Munich, 23 June 1997 (RFE/RL) -- Belarus has given preliminary permission for the Organisation for Security and Cooperation in Europe (OSCE) to open an office in Minsk to help Belarus make progress towards democracy. An OSCE spokesman in Vienna today told RFE/RL the agreement was achieved at a meeting Friday between Belarus' Foreign Minister Ivan Antonovich and OSCE envoy, Ambassador Ole Bierring.
The spokesman said more discussions would be required to work out the practical details of the OSCE operation, and no date had been fixed for opening the office.
The OSCE spokesman described the preliminary agreement as "something of a breakthrough." He recalled that Belarus used its veto at the OSCE summit in Lisbon last December to prevent the summit document criticising political and human rights abuses in Belarus.
Other officials said OSCE was determined that the Minsk office should have a practical mandate to try to improve the human rights situation and would not be simply a symbolic mission.
OSCE said Antonovich and Bierring "agreed in principle" at their meeting Friday that the OSCE presence in Minsk would take the form of an Advisory-and-Monitoring Office. "The tasks of such an office would be to assist the Belarusian authorities in making progress towards a democratic system of Government and in complying with other OSCE commitments," the OSCE said. The spokesman said the OSCE office would also be tasked with monitoring and reporting on this process.
He said the office would work closely with the Belarus authorities and would cooperate with other international organisations and institutions to achieve its objectives. Officials said that, in practise, the Minsk office would work together with the Council of Europe, which is also concerned about the situation in Belarus, and with OSCE's own specialised departments, particularly the Office for Democratic Institutions and Human Rights in Warsaw, and the OSCE Parliamentary Assembly in Copenhagen.

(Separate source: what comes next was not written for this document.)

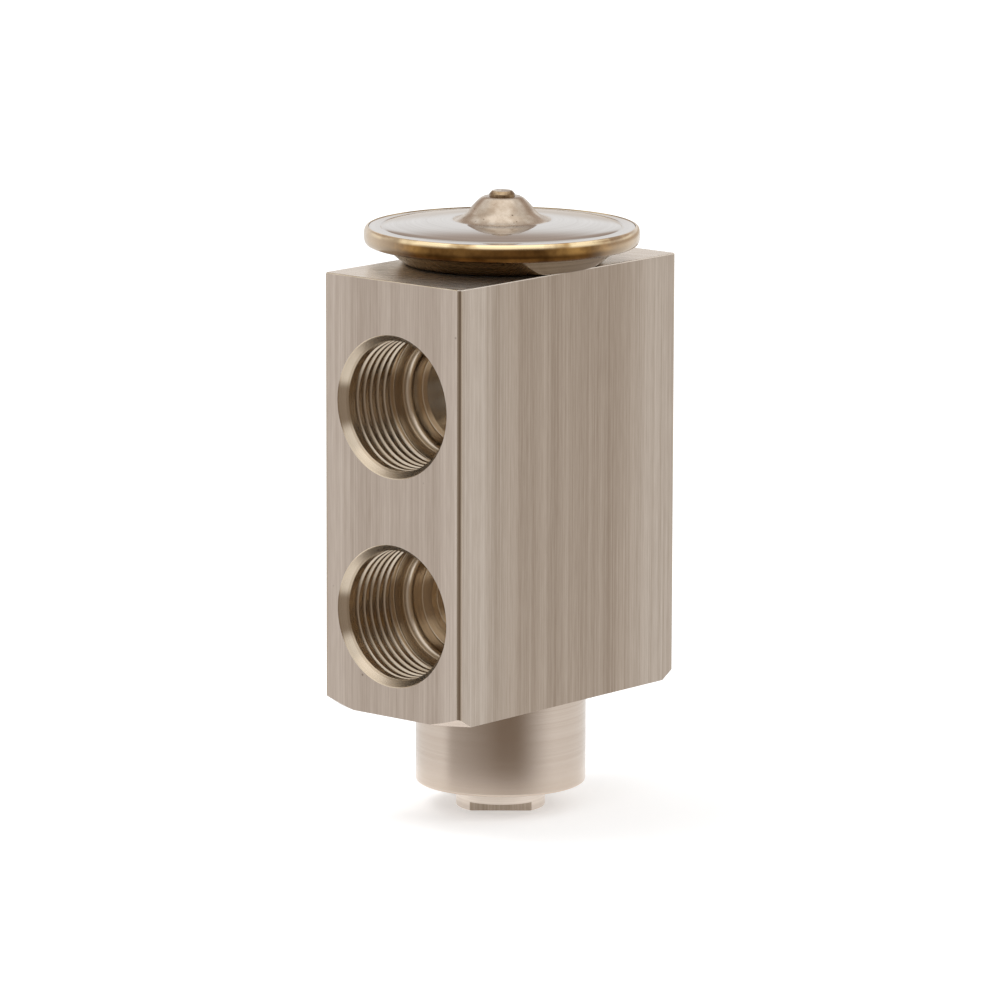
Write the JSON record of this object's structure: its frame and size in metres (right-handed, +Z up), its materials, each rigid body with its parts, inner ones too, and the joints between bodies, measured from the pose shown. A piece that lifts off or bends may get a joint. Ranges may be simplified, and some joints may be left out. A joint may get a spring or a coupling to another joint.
{
  "type": "block expansion valve",
  "caption": "Block expansion valve: flat-sided metal block with threaded ports front and back, a round power head on top and a superheat adjusting screw under a turned boss.",
  "frame": {"origin": "on the vertical axis of head, valve stem and adjusting screw, at the flat end face of the adjusting screw, where the valve stands", "axes": "+Z up along the valve axis to the charge plug; -Y is the front port face with the liquid inlet below, +Y the back port face; X runs across the narrow width"},
  "size_m": [0.0442, 0.053, 0.1002],
  "materials": {
    "block_metal": "drawn bar with upright streaks, satin, machined ports and boss",
    "shell_steel": "pressed and polished",
    "lower_shell_steel": "pressed and polished",
    "weld_gold": "smooth heat-tinted weld bead",
    "plug_steel": "heat-tinted weld",
    "neck_steel": "turned",
    "seal_rubber": "matt",
    "diaphragm_steel": "thin spring sheet",
    "brass": "turned",
    "pin_steel": "ground",
    "spring_steel": "drawn wire and strip",
    "clip_steel": "blackened strip",
    "screw_metal": "turned, milled flats"
  },
  "bodies": {
    "housing": {"valve_block": "block_metal", "lower_shell": "lower_shell_steel", "head_neck": "neck_steel", "head_seal": "seal_rubber", "diaphragm": "diaphragm_steel", "upper_shell": "shell_steel", "rim_weld": "weld_gold", "charge_plug": "plug_steel", "rod_seal": "seal_rubber", "seal_washer": "brass", "seal_clip": "clip_steel"},
    "spindle": {"diaphragm_pad": "brass", "sensing_pin": "pin_steel", "push_rod": "pin_steel", "valve_ball": "pin_steel", "ball_carrier": "brass", "damper_spring": "spring_steel"},
    "spring_follower": {"spring_seat": "brass", "superheat_spring": "spring_steel"},
    "adjuster": {"adjusting_screw": "screw_metal", "adjuster_seal": "seal_rubber"}
  },
  "joints": [
    {"name": "valve_lift", "type": "slide", "parent": "housing", "child": "spindle", "axis": [0, 0, -1], "range_m": [0, 0.0008], "stiffness_N_per_m": 3000, "springref_m": -0.001, "deforming": ["superheat_spring"]},
    {"name": "adjuster_travel", "type": "slide", "parent": "housing", "child": "spring_follower", "axis": [0, 0, 1], "range_m": [-0.001, 0.001], "deforming": ["superheat_spring"]},
    {"name": "adjuster_turn", "type": "hinge", "parent": "spring_follower", "child": "adjuster", "pos_m": [0, 0, 0], "axis": [0, 0, 1], "range_deg": [-365, 365]}
  ],
  "couplings": [
    {"joint": "adjuster_turn", "follows": "adjuster_travel", "rad_per_m": 6283.2}
  ]
}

The opening of an office in Minsk was the main recommendation of an OSCE mission, which visited Belarus in April, and later issued a highly critical report on the human rights and political situation there. The report concluded that the Belarus authorities were constructing a system of totalitarian government, and said "there is no effective political structure in Belarus to oppose the descent into totalitarianism."
The report by a Danish expert, Rudolph Thorning-Pertesen, criticised the judicial system, police operations and said freedom of the media and freedom of assembly were very restricted. Thorning-Pertesen said government power was abused to suppress expressions of dissent, discontent and opposition.
In recommending the creation of an OSCE mission in Minsk, the report said the Mission should be given a mandate to "assist the Belarusian authorities in making progress towards democratisation."
In addition, the report recommended the Mission undertake programs that would encourage this progress towards democratisation. As an example, it said the mission could set-up programs, which would foster the long-term development of the press in Belarus, or provide education in human rights.
The report added: "such programs should plainly require that the Belarusian government authorities demonstrate in clear deeds -- not merely in words -- a commitment to democratic processes. This might take the form of establishing a broad political dialogue, visible changes in the pattern followed so far with the press and other media, interpretation of the rules concerning police authority and safeguards for fair judicial procedures."
The report that followied the April OSCE mission also discussed the benefits to Belarus of allowing the presence of an OSCE mission with such a mandate.
"Such a mission would be in the interests of Belarus," the report said. "It would, for the present, adequately counter the danger of Belarus' isolation from international society, and would reduce the concern of the international community, while working more discreetly than frequent fact-finding missions."